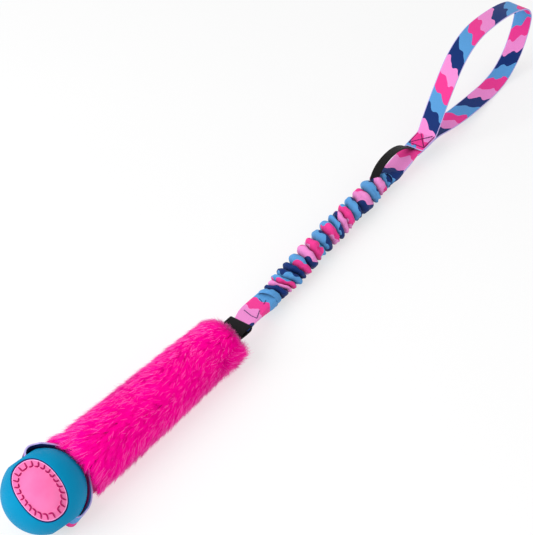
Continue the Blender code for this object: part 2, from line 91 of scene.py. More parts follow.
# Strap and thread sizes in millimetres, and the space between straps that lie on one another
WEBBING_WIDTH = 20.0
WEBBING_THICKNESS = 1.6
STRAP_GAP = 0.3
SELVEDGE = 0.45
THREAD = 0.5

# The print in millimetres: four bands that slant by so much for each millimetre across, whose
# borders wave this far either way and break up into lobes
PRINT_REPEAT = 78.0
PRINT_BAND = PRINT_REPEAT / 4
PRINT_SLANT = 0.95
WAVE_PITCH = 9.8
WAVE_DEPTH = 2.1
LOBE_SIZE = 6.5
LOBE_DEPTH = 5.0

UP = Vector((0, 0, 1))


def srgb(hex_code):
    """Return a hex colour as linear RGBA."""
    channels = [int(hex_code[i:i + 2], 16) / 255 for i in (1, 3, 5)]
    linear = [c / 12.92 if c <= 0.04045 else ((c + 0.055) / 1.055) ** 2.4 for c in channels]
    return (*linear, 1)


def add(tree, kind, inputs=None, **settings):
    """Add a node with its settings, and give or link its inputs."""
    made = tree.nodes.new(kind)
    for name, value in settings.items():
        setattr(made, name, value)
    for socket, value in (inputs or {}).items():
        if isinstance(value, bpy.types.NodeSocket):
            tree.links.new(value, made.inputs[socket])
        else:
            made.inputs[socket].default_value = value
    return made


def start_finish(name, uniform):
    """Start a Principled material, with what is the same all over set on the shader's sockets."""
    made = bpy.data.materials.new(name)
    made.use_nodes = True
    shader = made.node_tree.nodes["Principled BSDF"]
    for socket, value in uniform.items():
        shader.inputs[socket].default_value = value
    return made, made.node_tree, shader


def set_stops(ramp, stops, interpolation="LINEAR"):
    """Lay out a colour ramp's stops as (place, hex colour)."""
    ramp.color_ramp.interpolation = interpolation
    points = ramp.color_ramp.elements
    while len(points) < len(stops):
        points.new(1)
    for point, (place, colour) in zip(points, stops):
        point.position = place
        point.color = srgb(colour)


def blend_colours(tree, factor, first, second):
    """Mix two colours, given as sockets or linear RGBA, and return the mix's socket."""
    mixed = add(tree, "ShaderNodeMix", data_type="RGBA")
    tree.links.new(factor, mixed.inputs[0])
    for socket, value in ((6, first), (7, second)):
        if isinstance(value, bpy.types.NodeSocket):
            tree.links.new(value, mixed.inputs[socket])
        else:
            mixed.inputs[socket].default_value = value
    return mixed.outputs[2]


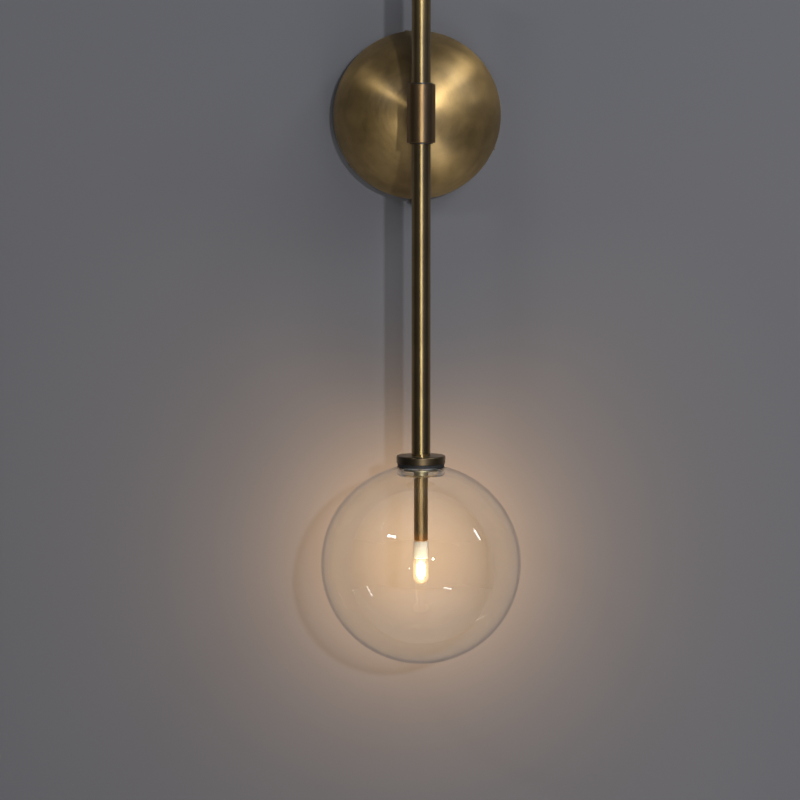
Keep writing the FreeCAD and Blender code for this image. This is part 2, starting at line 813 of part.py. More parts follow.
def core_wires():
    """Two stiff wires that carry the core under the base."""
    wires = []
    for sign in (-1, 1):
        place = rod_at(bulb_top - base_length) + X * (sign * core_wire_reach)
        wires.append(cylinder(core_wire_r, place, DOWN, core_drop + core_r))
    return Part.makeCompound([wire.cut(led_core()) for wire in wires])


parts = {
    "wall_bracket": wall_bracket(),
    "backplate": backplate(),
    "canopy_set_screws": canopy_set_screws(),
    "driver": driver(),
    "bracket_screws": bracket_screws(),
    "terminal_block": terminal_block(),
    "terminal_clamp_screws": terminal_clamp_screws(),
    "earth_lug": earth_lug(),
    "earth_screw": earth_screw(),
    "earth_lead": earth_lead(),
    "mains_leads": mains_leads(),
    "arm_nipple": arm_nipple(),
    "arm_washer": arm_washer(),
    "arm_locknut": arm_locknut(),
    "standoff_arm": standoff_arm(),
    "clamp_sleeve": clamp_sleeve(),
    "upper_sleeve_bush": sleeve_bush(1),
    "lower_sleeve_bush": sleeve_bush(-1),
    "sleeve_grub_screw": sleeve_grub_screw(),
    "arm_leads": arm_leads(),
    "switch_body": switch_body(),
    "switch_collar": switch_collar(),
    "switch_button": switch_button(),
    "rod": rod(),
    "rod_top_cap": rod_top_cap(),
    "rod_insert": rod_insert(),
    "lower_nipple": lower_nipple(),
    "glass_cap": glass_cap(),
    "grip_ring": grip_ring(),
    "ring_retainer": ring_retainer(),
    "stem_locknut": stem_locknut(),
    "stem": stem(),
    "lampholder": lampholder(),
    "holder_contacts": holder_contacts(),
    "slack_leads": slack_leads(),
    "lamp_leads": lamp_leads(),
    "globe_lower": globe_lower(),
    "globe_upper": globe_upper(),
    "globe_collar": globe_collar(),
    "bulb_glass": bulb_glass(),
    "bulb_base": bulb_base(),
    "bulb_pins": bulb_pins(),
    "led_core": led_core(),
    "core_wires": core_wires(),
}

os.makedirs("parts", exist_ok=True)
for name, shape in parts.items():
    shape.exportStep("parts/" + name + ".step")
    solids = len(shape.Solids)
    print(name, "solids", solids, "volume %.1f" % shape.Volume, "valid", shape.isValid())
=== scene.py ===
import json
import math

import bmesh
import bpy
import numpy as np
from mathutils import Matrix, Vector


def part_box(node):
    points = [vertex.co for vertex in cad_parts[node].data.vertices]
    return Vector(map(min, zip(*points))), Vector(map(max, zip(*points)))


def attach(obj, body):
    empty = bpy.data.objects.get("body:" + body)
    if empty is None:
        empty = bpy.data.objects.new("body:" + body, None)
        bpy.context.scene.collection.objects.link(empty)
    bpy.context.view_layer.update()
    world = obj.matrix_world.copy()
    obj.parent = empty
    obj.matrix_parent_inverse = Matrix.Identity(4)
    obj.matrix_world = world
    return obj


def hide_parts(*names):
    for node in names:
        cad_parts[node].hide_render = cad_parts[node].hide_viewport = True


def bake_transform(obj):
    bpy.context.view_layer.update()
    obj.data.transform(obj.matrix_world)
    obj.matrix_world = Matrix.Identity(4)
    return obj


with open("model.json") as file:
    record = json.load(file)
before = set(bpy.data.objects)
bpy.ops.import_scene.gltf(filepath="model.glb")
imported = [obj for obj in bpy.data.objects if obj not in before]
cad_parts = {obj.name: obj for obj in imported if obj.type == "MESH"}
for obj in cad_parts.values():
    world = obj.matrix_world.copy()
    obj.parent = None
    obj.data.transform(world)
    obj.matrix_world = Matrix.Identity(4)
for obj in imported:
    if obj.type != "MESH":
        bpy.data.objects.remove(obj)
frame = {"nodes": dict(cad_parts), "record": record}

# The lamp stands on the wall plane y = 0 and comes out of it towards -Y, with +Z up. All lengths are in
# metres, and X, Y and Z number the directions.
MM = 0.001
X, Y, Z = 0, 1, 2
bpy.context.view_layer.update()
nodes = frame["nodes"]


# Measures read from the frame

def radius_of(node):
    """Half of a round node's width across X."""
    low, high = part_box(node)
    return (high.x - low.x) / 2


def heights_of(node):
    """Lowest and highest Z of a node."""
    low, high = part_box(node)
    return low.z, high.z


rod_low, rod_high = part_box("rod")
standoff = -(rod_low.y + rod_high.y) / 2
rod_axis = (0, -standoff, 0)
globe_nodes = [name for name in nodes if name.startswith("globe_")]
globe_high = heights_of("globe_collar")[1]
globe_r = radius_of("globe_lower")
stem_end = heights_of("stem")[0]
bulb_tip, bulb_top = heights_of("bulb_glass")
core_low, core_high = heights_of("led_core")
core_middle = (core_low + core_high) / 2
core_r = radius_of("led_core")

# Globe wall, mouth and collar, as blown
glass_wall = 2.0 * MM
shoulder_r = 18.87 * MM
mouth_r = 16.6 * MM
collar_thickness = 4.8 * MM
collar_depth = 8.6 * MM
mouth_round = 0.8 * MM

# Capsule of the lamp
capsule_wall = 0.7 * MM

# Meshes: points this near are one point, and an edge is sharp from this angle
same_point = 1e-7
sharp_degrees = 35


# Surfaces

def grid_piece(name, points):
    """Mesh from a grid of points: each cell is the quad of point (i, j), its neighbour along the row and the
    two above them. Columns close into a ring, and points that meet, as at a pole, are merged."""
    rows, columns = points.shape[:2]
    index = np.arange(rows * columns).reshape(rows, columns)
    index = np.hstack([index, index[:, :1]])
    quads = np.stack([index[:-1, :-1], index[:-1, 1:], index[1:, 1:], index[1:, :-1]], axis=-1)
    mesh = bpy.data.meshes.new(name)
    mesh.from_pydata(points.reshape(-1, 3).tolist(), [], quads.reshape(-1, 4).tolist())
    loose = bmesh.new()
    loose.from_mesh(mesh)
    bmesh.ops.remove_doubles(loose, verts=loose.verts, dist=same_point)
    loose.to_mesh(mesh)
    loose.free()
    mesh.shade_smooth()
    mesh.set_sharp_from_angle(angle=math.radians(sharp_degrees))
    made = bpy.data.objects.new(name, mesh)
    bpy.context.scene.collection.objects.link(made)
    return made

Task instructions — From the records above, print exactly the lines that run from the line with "solids = len(shape.Solids)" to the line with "obj.data.transform(obj.matrix_world)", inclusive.

Result —
    solids = len(shape.Solids)
    print(name, "solids", solids, "volume %.1f" % shape.Volume, "valid", shape.isValid())
=== scene.py ===
import json
import math

import bmesh
import bpy
import numpy as np
from mathutils import Matrix, Vector


def part_box(node):
    points = [vertex.co for vertex in cad_parts[node].data.vertices]
    return Vector(map(min, zip(*points))), Vector(map(max, zip(*points)))


def attach(obj, body):
    empty = bpy.data.objects.get("body:" + body)
    if empty is None:
        empty = bpy.data.objects.new("body:" + body, None)
        bpy.context.scene.collection.objects.link(empty)
    bpy.context.view_layer.update()
    world = obj.matrix_world.copy()
    obj.parent = empty
    obj.matrix_parent_inverse = Matrix.Identity(4)
    obj.matrix_world = world
    return obj


def hide_parts(*names):
    for node in names:
        cad_parts[node].hide_render = cad_parts[node].hide_viewport = True


def bake_transform(obj):
    bpy.context.view_layer.update()
    obj.data.transform(obj.matrix_world)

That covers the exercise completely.